One of these crosscuts to Bishop would be okay, but it happens once more, just as Little Bird’s life gets difficult. What this does for me, as a reader, is take me out of the present drama going on in Little Bird’s life. The information dumps between these high dramatic states took me out of the story.

Nevertheless the Characters of LITTLE BIRD #1 Serve Their Purposes Well

As stated, it was the cross-cut between Little Bird and Bishop that disrupted the comic for me. When you spend five years developing a story (according to Van Poelgeest), the tendency to over-explain is real. Thinking back on it, I’d say the extra information was unnecessary because the characters themselves reveal the setting just fine.

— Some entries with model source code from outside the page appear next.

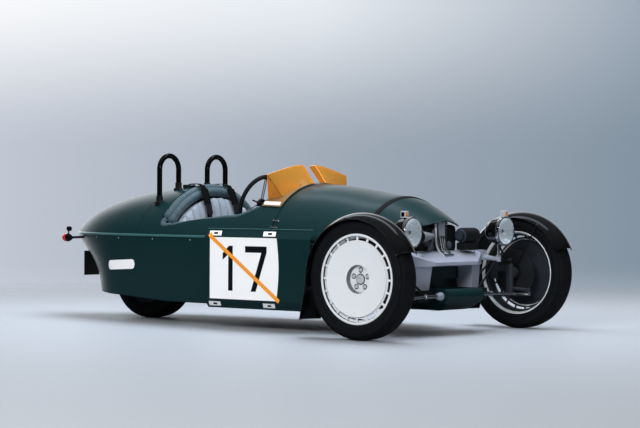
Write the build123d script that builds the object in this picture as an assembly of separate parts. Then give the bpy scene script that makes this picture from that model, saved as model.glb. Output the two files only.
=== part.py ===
"""An open two-seat three-wheeled car: two steered wheels in front, one driven wheel inside the tail.

Frame: millimetres, +X towards the nose, +Y to the car's left, +Z up. The origin is on the ground, midway
between the car's foremost and rearmost points. Places along the car are given as a distance BEHIND the
front axle and turned into X by at(); a negative distance is ahead of the axle. Side is -1 right, +1 left.
"""
import math
import os

from build123d import *

# ---------------------------------------------------------------- driving dimensions
wheelbase = 2509.0
half_track = 826.5
rest_gap = 0.3            # clearance between pieces that are seated but not fixed together
running_gap = 0.08        # radial clearance of a shaft in its bore
cut = 2000.0              # length of a tool body that only has to reach past the car
SIDES = (("right", -1), ("left", 1))

# body shell
belt_z = 580.0            # seam between the lower body and the decks
floor_z = 150.0
skin = 12.0               # body wall with its inner trim
firewall_d = 993.0        # rear edge of the bonnet
body_front_d = 330.0
body_front_half = 486.0
firewall_half = 535.5
widest_d = 1370.0
widest_half = 548.0
shoulder_d = 2400.0       # where the flank's arc gives way to the tail's
tail_end_radius = 200.0
loft_step = 75.0          # spacing of the decks' cross-sections
belt_rail_height = 16.0
belt_rail_stand = 8.0
bonnet_front_d = 308.0
nose_rear_d = 278.0       # the gap behind it shows the rib that carries the bonnet's front edge
nose_lip_z = 664.0

# wheels and tyres
front_tyre_radius = 360.0
front_tyre_half = 71.0
front_rim_radius = 268.0
front_rim_half = 60.0
rear_tyre_radius = 312.0
rear_tyre_half = 97.0
rear_rim_radius = 205.0
rear_rim_half = 80.0
barrel_wall = 7.0
slot_count = 20
slot_inner_radius = 229.0
slot_outer_radius = 253.0
slot_rib = 12.0
disc_edge_radius = 221.0
disc_edge_proud = 5.0     # the disc's edge stands this far outside the rim's edge
disc_sheet = 6.0
brake_disc_radius = 150.0
hub_recess_radius = 84.0
hub_recess_set = 14.0     # the recess's lip lies this far inside the rim's edge
hub_recess_depth = 20.0
lug_circle_radius = 54.0
lug_count = 5
hub_sleeve_radius = 30.0
hub_cap_radius = 24.0
axle_radius = 16.0

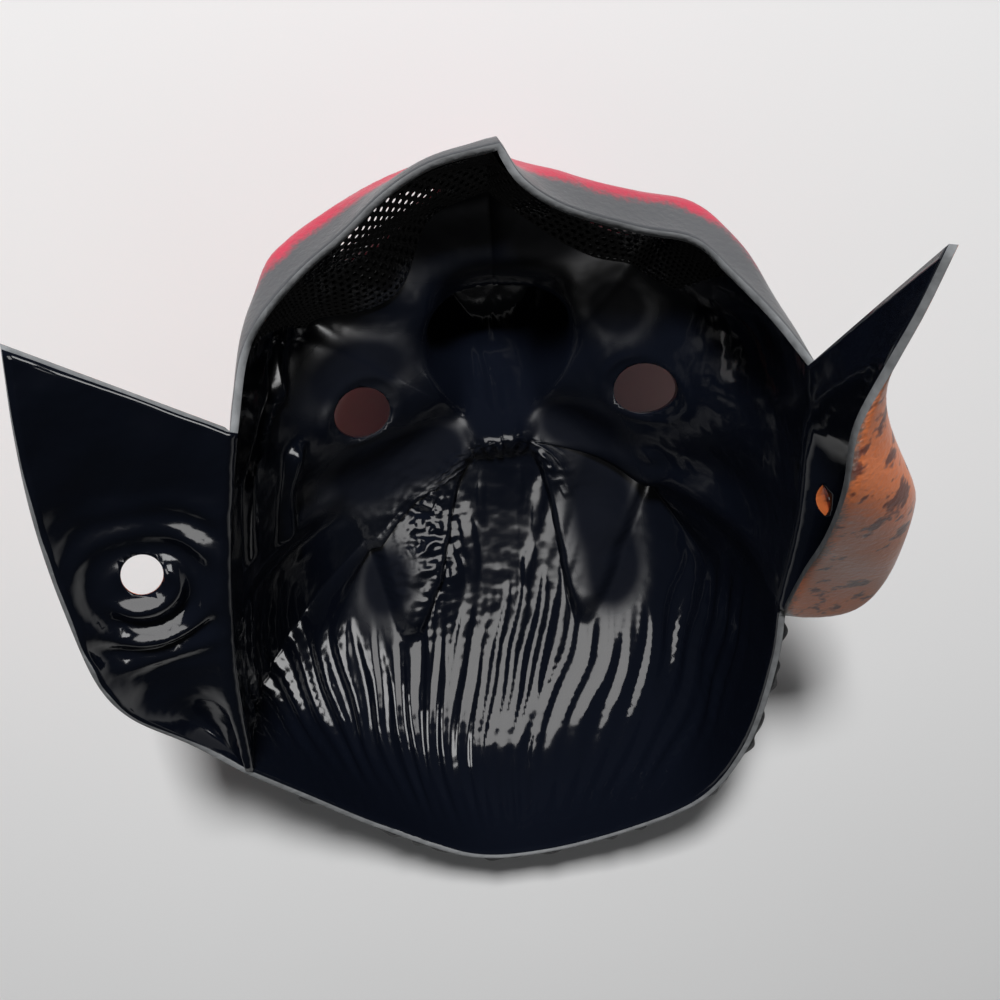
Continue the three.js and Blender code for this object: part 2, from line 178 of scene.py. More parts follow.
# Long locks on the inside
STRAND = {
    "pitch": 4.8, "height": 1.0, "wall_height": 1.8, "wall": (30, 60), "length": 78, "wander": 0.6,
    "sway_length": 30, "short_length": 11, "short_share": 0.3,
    "middle_start": -68, "temple_start": -82, "temple_span": (8, 20), "side_start": -38,
    "side_span": (32, 48), "rim_span": (0.8, 0.92), "thin_share": 2.3, "thin_height": 0.12,
}

# Short strokes in an arch round the peak of the hair, and longer ones that draw together below it
ARCH = {
    "centre": -48, "radius": 19.5, "width": 3.4, "pitch": 10, "share": 0.8, "flank": (0.55, 1),
    "height": 1.15, "least": 0.7, "more": 0.3, "sway": 0.3, "sway_length": 6,
}
DRAWN = {
    "narrow": 5.5, "wide": 9, "spacing_span": (-85, -35), "start": 8, "slant": 0.4, "length": 34,
    "height": 0.7, "inner_end": (4, 7), "outer_end": (22, 27), "lower_end": (52, 60),
}

# A low mound over the pole, and a crumpled patch beside the peak
POLE_PAD = {"x": 0, "y": -25, "radius_x": 11, "radius_y": 6, "height": 0.9}
CRUMPLE = {"x": -26, "y": -60, "radius_x": 10, "radius_y": 24, "height": 1}

# Locks and lumps on the outside, frown lines, soft folds and rims round the eye holes
LOCK = {"pitch": 6, "height": 1.2, "length": 60, "sway_length": 40, "start": (2, 12), "rim_span": (0.9, 1)}
LUMP = {"height": 1.6, "length": 5.5, "cross_length": 3.0, "rim_span": (0.85, 0.95)}
FROWN = {
    "x": 0, "y": -6, "radius_x": 13, "radius_y": 15, "height": 0.25, "pitch": 5.2, "sway": 1.6,
    "sway_length": 9, "gap_length": 5, "gap_span": (-0.2, 0.6),
}
FOLD = {"height": 0.3, "length": 20}
EYE_RIM = {"radius": 10.5, "width": 1.2, "height": 0.5}
INSIDE_FADE = (0.93, 1)

# Ridges by the left ear: where each ends along the face, and its turns round the head there
BEAD = {"height": 2.8, "width": 1.7, "end_out": 2, "end_in": 3}
BEADS = ((30, 11, -43.5, -46.5), (14, 3, -48, -60), (4, -26, -61, -61), (-4, -36, -44, -47))

# Dimples of the right temple: across from the middle line, along, radius and height
DIMPLES = ((36, -70, 5, -1.2), (44, -30, 3, 0.9), (44, -45, 3.5, -0.7))

# Folds of the left ear round its hole, flatter on the side that faces its tip
FOLDS = {
    "rim_height": 1.4, "rim_radius": 7.5, "rim_width": 2, "rim_flattest": 0.35,
    "height": 1.3, "pitch": 9, "middle": 17, "reach": 11, "flattest": 0.3, "sway": 2, "sway_length": 11,
    "lump_height": 0.3, "lump_length": 6, "side_span": (-0.9, 0.5), "start": (0, 0.12),
}

# Duller spots of the inside: across from the middle line, along, and both radii
DULL_STRENGTH = 1.5
DULL_ROUGHNESS = 0.5
DULL_SPOTS = (
    (-20, -28, 10, 9), (22, -22, 11, 9), (31, -52, 10, 22), (0, 42, 30, 12), (-38, -30, 14, 14),
    (37, -80, 8, 13), (-37, -74, 8, 14), (-40, 8, 16, 9), (32, 19, 9, 9),
)

# Painted shade on the outside of the face, in the recesses round the eyes, at the nostrils and below the
# cheekbones; paint of the brows and lips; and the soft start of the paint on the hair
EYE_PAINTED_SHADE = {"radius": 40, "fade": (0.45, 1)}
NOSTRIL_PAINTED_SHADE = {"radius": 7, "drop": 4}
CHEEK_PAINTED_SHADE = {"x": 36, "y": 22, "radius_x": 16, "radius_y": 18, "height": 0.9}
BROW_PAINT = {"half_width": 5, "lift": 2, "inner_end": (4, 10), "outer_end": (46, 60)}
LIP_PAINT = {"half_width": 8, "y": 51, "droop_share": 0.8, "end": (40, 52)}
HAIR_PAINT_START = (0, 5)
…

LITTLE BIRD #1 is a world of extremes, founded on polemics we can see in our present-day society: conform or rebel. Little Bird, the titular character, finds herself caught between these two. Her mother, Tantoo, represents rebellion. She seeks independence from the United Nations of America through violence and raises Little Bird to this standard. Bishop seeks control through obedience, using God for the masses and chains for those not easily swayed.

LITTLE BIRD #1
Image courtesy of Image Comics.

In this way, the characterization reveals much more about the world than anything the characters could outright state. Indeed, that quality of Van Poelgeest’s writing and Bertram’s art is best exemplified in Little Bird’s story. Watching her make her way from the bomb shelter of her ruined city to find The Axe shows more than she could ever tell. Seeing her abandon her childlike ways for violence reveals her initial inculcation that will certainly change. My favorite character is The Axe. His words and his demeanor contrast his actions, making him someone I want to follow. What kind of world led him to this behavior? The series will no doubt answer this question. I don’t need exposition to understand that. LITTLE BIRD #1 does characters well, both the ones who represent an ideal and those with transformative arcs who will grow to challenge them.

Ian Bertram’s Art and Matt Hollingsworth’s Colors Are the Most Memorable Aspect of the Comic

Despite the world building and characters, I do think the art of LITTLE BIRD #1 will be the most memorable aspect of the comic. Throughout the interviews, it is clear that Bertram is doing more than sequentially depicting a visual tale. From the building design to the way scars cover each character, everything is an active choice. The Canadian resistance lives in towering, organic buildings; New Vatican is built with identical blocks, stolid and resolute.

Yet what I loved especially is Bertram’s command of space for its emotional effect. There are numerous close-ups and landscapes in this comic. Close-ups come right before action, to show the intensity with which a scene unfolds. Landscapes reveal emotion, emphasizing loneliness, control, or even the scale of a character’s stakes. There are images I won’t forget from this comic, just like the one below:

Image courtesy of Image Comics.

Hollingsworth should also get credit for setting the mood. Much of LITTLE BIRD #1 takes place outside, in the snow. Yet the subtle addition of light from a fire, in certain scenes, both reflects the warmth of a fire and the isolation the characters face. The art would not be complete without the coloration.

Final Thoughts on LITTLE BIRD #1

I had a great intellectual reaction to this premiere issue, it’s just that for comics, I prefer an emotional one. This is because ideals are general and generic; it’s the cast of players that make us care. Fortunately, the second issue of LITTLE BIRD expands all of the characters in the story. It moves the series from an intellectual experience to an emotional one. That is reason enough for me to keep reading.

LITTLE BIRD #1 by Darcy Van Poelgeest (writer), Ian Bertram (art), and Matt Hollingsworth (colors)
Plot
Characterization
Art
Summary
LITTLE BIRD #1 is a comic full of ideas that innovates at both the character and setting level. Yet a major weakness of this first entry is ignoring the compelling story of the titular character by cross-cutting with exposition about the world. Ian Bertram’s art nevertheless brings character to both the players and the locales of this world not quite like our own, and the book ends with a set-up for what will likely become a paradigm-setting comic.